• **Listed records**:

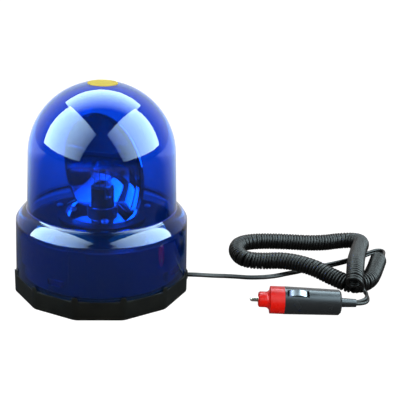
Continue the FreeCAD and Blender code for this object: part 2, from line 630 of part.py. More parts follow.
# ---- gear train ----
def idler_gear():
    wheel = gear(IDLER_WHEEL_TEETH, FAST_MODULE, WHEEL_ADDENDUM[FAST_MODULE], PINION_ADDENDUM,
                 FAST_Z, FAST_W, 180)
    pinion = gear(IDLER_PINION_TEETH, SLOW_MODULE, PINION_ADDENDUM, WHEEL_ADDENDUM[SLOW_MODULE],
                  FAST_Z + FAST_W, pinion_top() - FAST_Z - FAST_W, 180 + 180.0 / IDLER_PINION_TEETH)
    blank = wheel.fuse(pinion).cut(rod(AXLE_R + RUNNING, FAST_Z - 1, TURNTABLE_TOP_Z))
    return about_z(blank.translated(Vector(SLOW_CENTRES, 0, 0)), TRAIN_DEG)


def pinion_top():
    return min(SLOW_Z + SLOW_W, TURNTABLE_TOP_Z - TURNTABLE_T - GAP)


def idler_axle():
    clip_z = pinion_top() + LEVEL_GAP / 2
    axle = rod(AXLE_R, DECK_Z, clip_z + 2 * IDLER_CLIP_T, SLOW_CENTRES)
    clip = ring(2 * AXLE_R, AXLE_R + SNUG, clip_z, clip_z + IDLER_CLIP_T, SLOW_CENTRES)
    clip = clip.cut(block(SLOW_CENTRES, SLOW_CENTRES + 3 * AXLE_R, -AXLE_R / 2, AXLE_R / 2,
                          clip_z - 1, clip_z + 2))
    parts["idler_axle"] = about_z(axle, TRAIN_DEG)
    parts["idler_clip"] = about_z(clip, TRAIN_DEG)


# ---- motor, modelled upright on the axis and then put in its place ----
def motor_place(shape):
    return about_z(shape.translated(Vector(MOTOR_AT, 0, 0)), TRAIN_DEG)


def motor():
    low = DECK_Z - MOTOR_L
    bore_r = MOTOR_R - MOTOR_WALL
    can = rod(MOTOR_R, low, DECK_Z).cut(rod(bore_r, low - 1, DECK_Z - MOTOR_WALL))
    can = can.fuse(rod(MOTOR_BOSS_R, DECK_Z - MOTOR_WALL, DECK_Z + MOTOR_BOSS_H))
    can = can.cut(rod(MOTOR_SHAFT_R + RUNNING, low - 1, DECK_Z + MOTOR_BOSS_H + 1))
    can = can.cut([rod(MOTOR_SCREW_R + SNUG, DECK_Z - 2, DECK_Z + 1, 0, side * MOTOR_SCREW_OFFSET)
                   for side in (-1, 1)])
    parts["motor_can"] = motor_place(can)
    through = low + MOTOR_CAP_T + 1
    cap = rod(bore_r - SNUG, low, low + MOTOR_CAP_T).cut(rod(MOTOR_SHAFT_R + RUNNING, low - 1, through))
    slots = [block(-0.25, 0.25, side * 7.0 - 1.5, side * 7.0 + 1.5, low - 1, through) for side in (-1, 1)]
    parts["motor_end_cap"] = motor_place(cap.cut(slots))
    tabs = [block(-0.25, 0.25, side * 7.0 - 1.5, side * 7.0 + 1.5, low - TERMINAL_L, low + MOTOR_CAP_T)
            for side in (-1, 1)]
    parts["motor_terminals"] = motor_place(Part.makeCompound(tabs))
    armature_z = low + MOTOR_CAP_T + COMMUTATOR_L + 2
    arcs = ring(bore_r - SNUG, bore_r - MOTOR_MAGNET_T, armature_z - 1, armature_z + ARMATURE_L + 1)
    gap_block = block(-4.0, 4.0, -MOTOR_R, MOTOR_R, armature_z - 2, armature_z + ARMATURE_L + 2)
    parts["motor_magnets"] = motor_place(Part.makeCompound(arcs.cut(gap_block).Solids))
    core_r = bore_r - MOTOR_MAGNET_T - ARMATURE_GAP
    slot = rod(core_r * 0.28, armature_z - 1, armature_z + ARMATURE_L + 1, core_r * 0.68)
    mouth = block(core_r * 0.6, core_r + 1, -0.7, 0.7, armature_z - 1, armature_z + ARMATURE_L + 1)
    core = rod(core_r, armature_z, armature_z + ARMATURE_L).cut(around(slot.fuse(mouth), 3))
    parts["motor_armature"] = motor_place(core.cut(rod(MOTOR_SHAFT_R + SNUG, low, DECK_Z)))
    commutator_z = low + MOTOR_CAP_T + 1
    bars = ring(COMMUTATOR_R, MOTOR_SHAFT_R + SNUG, commutator_z, commutator_z + COMMUTATOR_L)
    parts["commutator"] = motor_place(bars)
    brush_z = commutator_z + COMMUTATOR_L / 4
    brush = block(-1.2, 1.2, COMMUTATOR_R + RUNNING, COMMUTATOR_R + 3.5, brush_z, brush_z + COMMUTATOR_L / 2)
    brushes = around(brush, 2)
    parts["motor_brushes"] = motor_place(Part.makeCompound(brushes))
    pinion_end = FAST_Z + FAST_W
    parts["motor_shaft"] = motor_place(rod(MOTOR_SHAFT_R, low - 1, pinion_end + LEVEL_GAP / 4))
    pinion = gear(MOTOR_PINION_TEETH, FAST_MODULE, PINION_ADDENDUM, WHEEL_ADDENDUM[FAST_MODULE],
                  FAST_Z - LEVEL_GAP / 4, FAST_W + LEVEL_GAP / 4, 180.0 / MOTOR_PINION_TEETH)
    parts["motor_pinion"] = motor_place(pinion.cut(rod(MOTOR_SHAFT_R + SNUG, DECK_Z, TURNTABLE_TOP_Z)))
    screws = [pan_screw(MOTOR_SCREW_R, DECK_TOP_Z, DECK_T + MOTOR_WALL, 0, side * MOTOR_SCREW_OFFSET)
              for side in (-1, 1)]
    parts["motor_screws"] = motor_place(Part.makeCompound(screws))


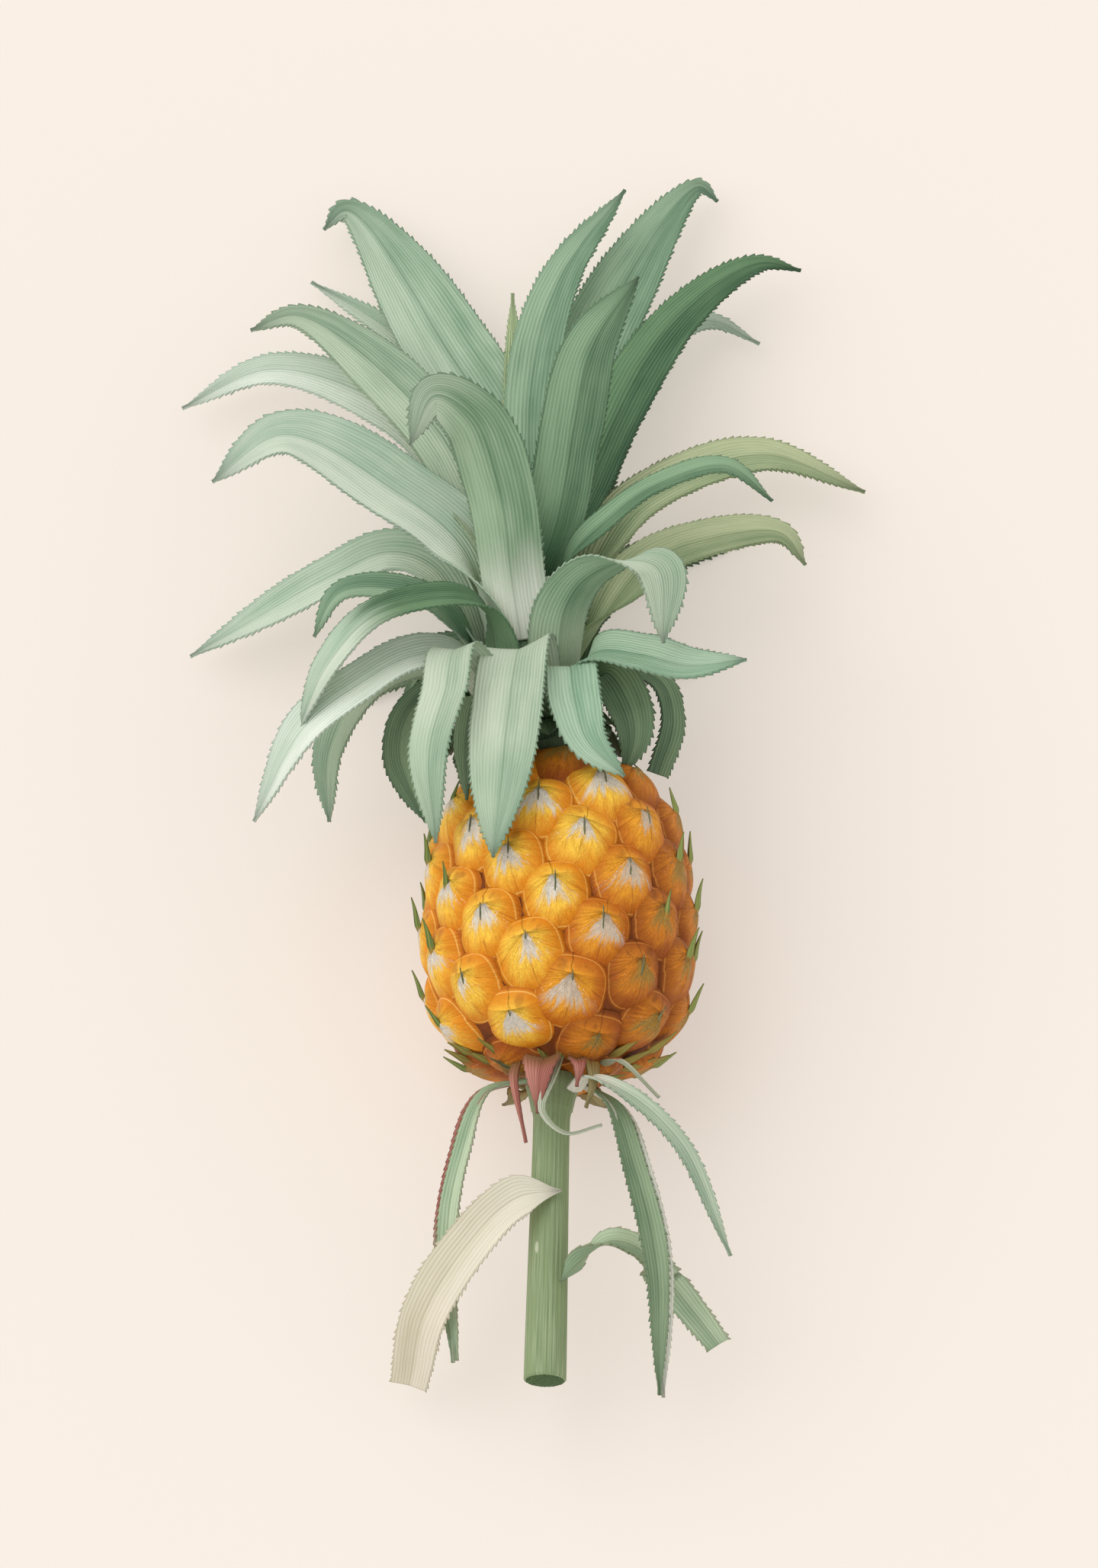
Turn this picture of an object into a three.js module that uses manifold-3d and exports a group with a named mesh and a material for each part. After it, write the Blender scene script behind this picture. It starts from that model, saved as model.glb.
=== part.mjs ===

• **Task to carry out**:
Determine the number of lines in the records that include the string "from", and respond with that number only.

• **Task result**:
2